Covid – like every crisis – is grotesquely unfair.
The richer are getting richer. The poor are getting poorer.
My heart really goes out to people who have lost their livelihoods through this crisis.
Because I know there’s no justice in the world. Economics is a b!tch.
We’re seeing it already. Covid is hitting poorer people hardest.
In Australia, the Melbourne Institute Survey is showing that 24% of respondents said they are feeling moderately or very financially stressed, up from 21% in the previous month.
Melbourne Institute lead researcher Professor Guay Lim said unemployment was the clear driver behind the change.
“Closer analysis of the employed and unemployed within the survey data revealed that the proportion of unemployed who reported they were financially stressed increased from 18 per cent to 25 per cent, while the proportion of employed reporting being financially comfortable increased from 43 per cent to 47 per cent,” Professor Lim said.
Work from the Grattan Institute also shows that almost half of all working households had less than five weeks income at the bank, and one quarter – a full 25% of the population – have less than a weeks’ income:
That’s terrifying.
A lot of these people are going to be totally reliant on either JobSeeker or JobKeeper – both of which are set to be wound up in September.
And sadly, this is looking like a global phenomenon.
In America, a recent Fed survey found that almost 40 percent of American households making less than $40,000 lost a job in March.
Federal Reserve Chair Jerome Powell on Wednesday said “the reversal of economic fortune” brought on by the coronavirus pandemic over the last two months in the United States “has caused a level of pain that is hard to capture in words.”
Statistics, though, can help paint a clearer picture of the crisis. In the same address, Powell said the Fed is releasing a survey Thursday which found that among people who were working in February, nearly 40 percent of those in households making less than $40,000 per year lost a job in March.

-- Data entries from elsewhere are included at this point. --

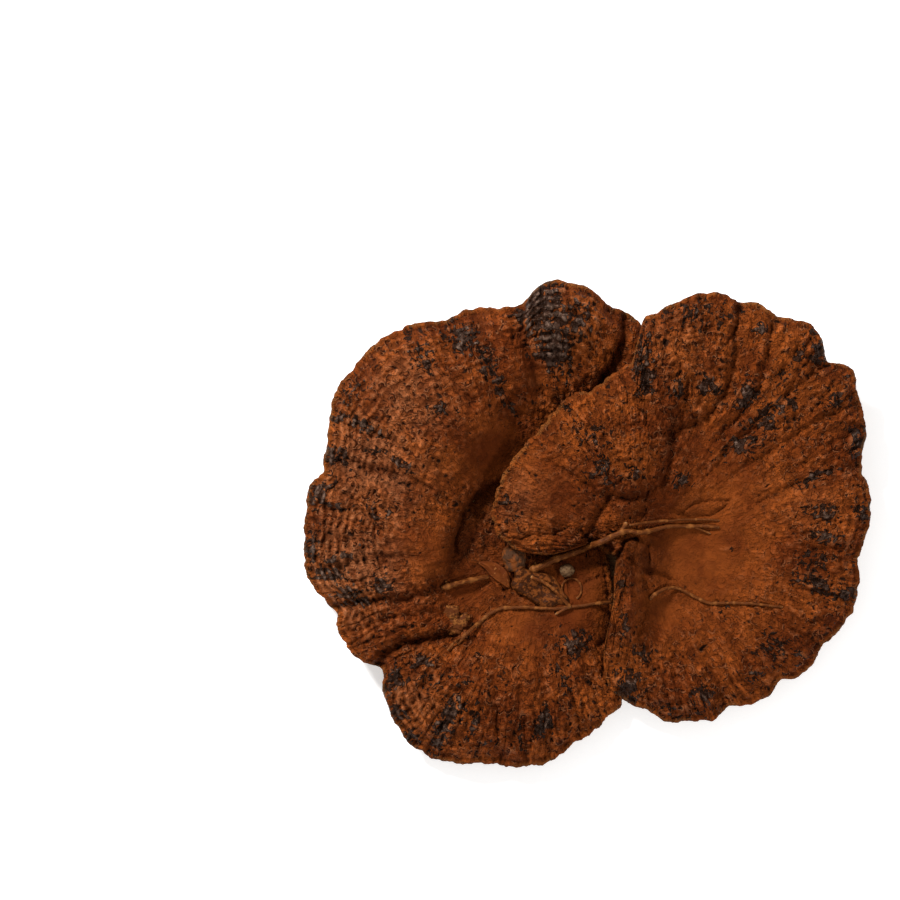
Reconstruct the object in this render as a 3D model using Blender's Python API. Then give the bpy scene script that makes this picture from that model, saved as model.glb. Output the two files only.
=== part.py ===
"""Dried reishi mushroom: two fan-shaped caps grown into each other over one cut-off stem.

+Z is up and the cut of the stem lies on Z = 0. Each cap is a closed solid on a polar grid: a wrinkled
upper skin that rises to a shoulder, a rounded margin that droops, and an underside that comes down to
the stem. Twigs, a leaf scrap and crumbs that the fungus grew round lie on the caps.
"""
import math

import bmesh
import bpy
import numpy as np
from mathutils import Vector
from mathutils.bvhtree import BVHTree

# All lengths are in millimetres, and MM turns them into Blender's metres.
MM = 0.001
GAP = 0.35                     # clearance between neighbouring pieces
OVERLAP_GAP = 1.3              # clearance where the right cap lies over the left one

CAP_SECTORS = 76               # cells round a cap
SKIN_RINGS = 12                # cells from the growth centre to the margin
LIP_STEPS = 3                  # cells round the margin
UNDER_RINGS = 5                # cells on the underside
LIP = 2.6                      # how far the rounded margin reaches
FLESH = 5.0                    # thickness of a cap away from the stem
MIN_FLESH = 3.2                # thickness of a cap where it is thinnest
ROLL_WIDTH = 11.0              # band in which the skin droops towards the margin
ROLL_DROP = 4.0

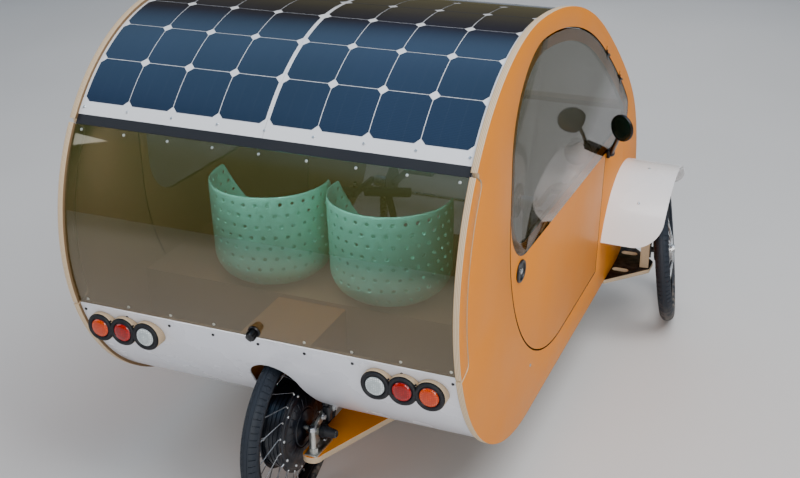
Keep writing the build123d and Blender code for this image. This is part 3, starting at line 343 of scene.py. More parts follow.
steel = plain_finish("bright_steel", (0.62, 0.63, 0.64), 0.24, metallic=1.0, scale=40.0, dull=0.25)
spoke_steel = plain_finish("dull_spoke_steel", (0.28, 0.29, 0.31), 0.35, metallic=1.0, scale=40.0)
zinc = plain_finish("zinc_plated_steel", (0.66, 0.66, 0.62), 0.32, metallic=1.0, scale=60.0, dull=0.3)
dark_screw = plain_finish("blackened_screw", (0.03, 0.03, 0.035), 0.35, metallic=0.8, scale=60.0)
mint = plain_finish("mint_plastic", (0.20, 0.78, 0.60), 0.3, strength=0.06, coat=0.2)
dark_wood = plain_finish("stained_wood_inside", (0.26, 0.115, 0.035), 0.5, scale=9.0, strength=0.3)
battery_case = plain_finish("battery_case", (0.02, 0.02, 0.022), 0.5, scale=10.0)
backsheet = plain_finish("white_backsheet", (0.82, 0.83, 0.86), 0.16, strength=0.04, dull=0.06, coat=0.8)
print("finishes so far", len(bpy.data.materials))

# %% [markdown]
# Smoked windows are thin plastic: they tint what is behind them and mirror the sky. A part-transparent
# Principled surface does both. Its alpha lets the cabin show; low roughness, coat and index of refraction
# give the mirror. The hatch has a high index, because the real one mirrors like film.

# %% Smoked windows
def smoked_window(name, low_colour, high_colour, clear, index=1.55, coat=1.0):
    material, tree, shader = new_material(name)
    wear = use_group(tree, wear_group, Scale=2.2, Strength=0.25)
    place = put(tree, "ShaderNodeTexCoord").outputs["Object"]
    height = part_of(tree, place, "Z")
    # The colour is bronze low down and a lighter olive high up. The bronze is the plastic's tint; the lighter
    # top is a painted reflection of the sky.
    colour = blend_colour(tree, ramp(tree, height, 0.60, 1.05), (*low_colour, 1), (*high_colour, 1))
    rough = calc(tree, "MULTIPLY_ADD", wear["Dull"], 0.04, 0.02)
    alpha = calc(tree, "MULTIPLY", wear["Tone"], 1.0 - clear)
    fill(tree, shader, {"Base Color": tint(tree, colour, wear["Tone"]), "Roughness": rough, "Alpha": alpha,
                        "IOR": index, "Specular Tint": (0.88, 0.78, 0.54, 1), "Coat Weight": coat,
                        "Coat Roughness": 0.02})
    return material


hatch_tint = smoked_window("bronze_hatch_window", (0.055, 0.036, 0.016), (0.055, 0.064, 0.026), 0.45, 2.2)
door_tint = smoked_window("bronze_door_window", (0.045, 0.038, 0.020), (0.060, 0.058, 0.032), 0.40, 1.45,
                          coat=0.0)
screen_tint = smoked_window("bronze_windscreen", (0.070, 0.056, 0.030), (0.085, 0.075, 0.045), 0.58, coat=0.5)

# %% [markdown]
# A lamp lens is coloured plastic with a pattern of small prisms moulded on its inside. Cells of a
# Voronoi texture give the prisms, as bump and as lighter centres.

# %% Lamp lenses
def lens_finish(name, colour, bright):
    material, tree, shader = new_material(name)
    place = put(tree, "ShaderNodeTexCoord").outputs["Object"]
    prisms = put(tree, "ShaderNodeTexVoronoi", {"Vector": place, "Scale": 210.0, "Randomness": 0.15})
    glow = ramp(tree, prisms.outputs["Distance"], 0.15, 0.6, 1.0, 0.0)
    fill(tree, shader, {"Base Color": blend_colour(tree, glow, (*colour, 1), (*bright, 1)),
                        "Normal": bump(tree, prisms.outputs["Distance"], 0.6, 0.0008), "Roughness": 0.12,
                        "Coat Weight": 0.4, "Coat Roughness": 0.03})
    return material


red_lens = lens_finish("red_lens", (0.26, 0.001, 0.001), (0.62, 0.003, 0.002))
amber_lens = lens_finish("amber_lens", (0.50, 0.036, 0.000), (0.80, 0.085, 0.001))
clear_lens = lens_finish("clear_lens", (0.42, 0.47, 0.48), (0.85, 0.9, 0.9))
reflector_orange = lens_finish("orange_reflector", (0.85, 0.22, 0.02), (0.95, 0.35, 0.05))

# %% [markdown]
# Solar cells are drawn from their own UV map, where one unit is one cell. Thin silver fingers run across
# a nearly black blue silicon face. A clear coat on top is the panel's film.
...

All told, Powell said, “the scope and speed of this downturn are without modern precedent, significantly worse than any recession since World War II.”
That’s the bottom, poorest section of the job-market, totally obliterated.
Over in the UK, the picture’s no better, where a third of Britain’s lowest-paid workers have lost their jobs.
The Resolution Foundation said 30% of those in the lowest income bracket had been affected by the damage caused to the labour market by the pandemic, compared with only 10% of those in the top fifth of earners.
The thinktank said that across the whole workforce, around 18% per cent of workers had lost work or been furloughed, including 25% of private sector workers. However, only 3% of those in the top income group had lost their jobs, with a further 6% being furloughed.
And this is always the way in times of crisis.
If you were struggling to get by, you get hammered.
If you’re were killing it already, then you get to write posts on social media about how nice it is to have time at home with the kids, with nothing to do.
And while the poor are getting slaughtered, the richest of the rich are making out like bandits.
We know that money-printing juices asset prices. We know that it boosts land and property values.
But no one cares.
The rich get richer and the poor get poorer.
Time to turn these tables, don’t you think?
JG.
Roger says
O.K. I’ll bite John. Please tell me how to turn the tables. The French had a red hot crack at it and they turned a lot of heads! Is France today really more egalitarian than other western nations? The Russians managed to paint Saint Petersburg red with upper class blood and we all know that turned out. The difficulty is that the ones pulling the economic strings are shadowy figures to say the least. I don’t mean the Amazons and Facebooks and Teslas of this world, I refer to the global bankers that seldom are in the spotlight, they are the ones that really control the worlds money supply and ultimately it’s distribution and they have no plans to change the status quo.
P.S. Please keep up your thought provoking posts, I am a devoted reader.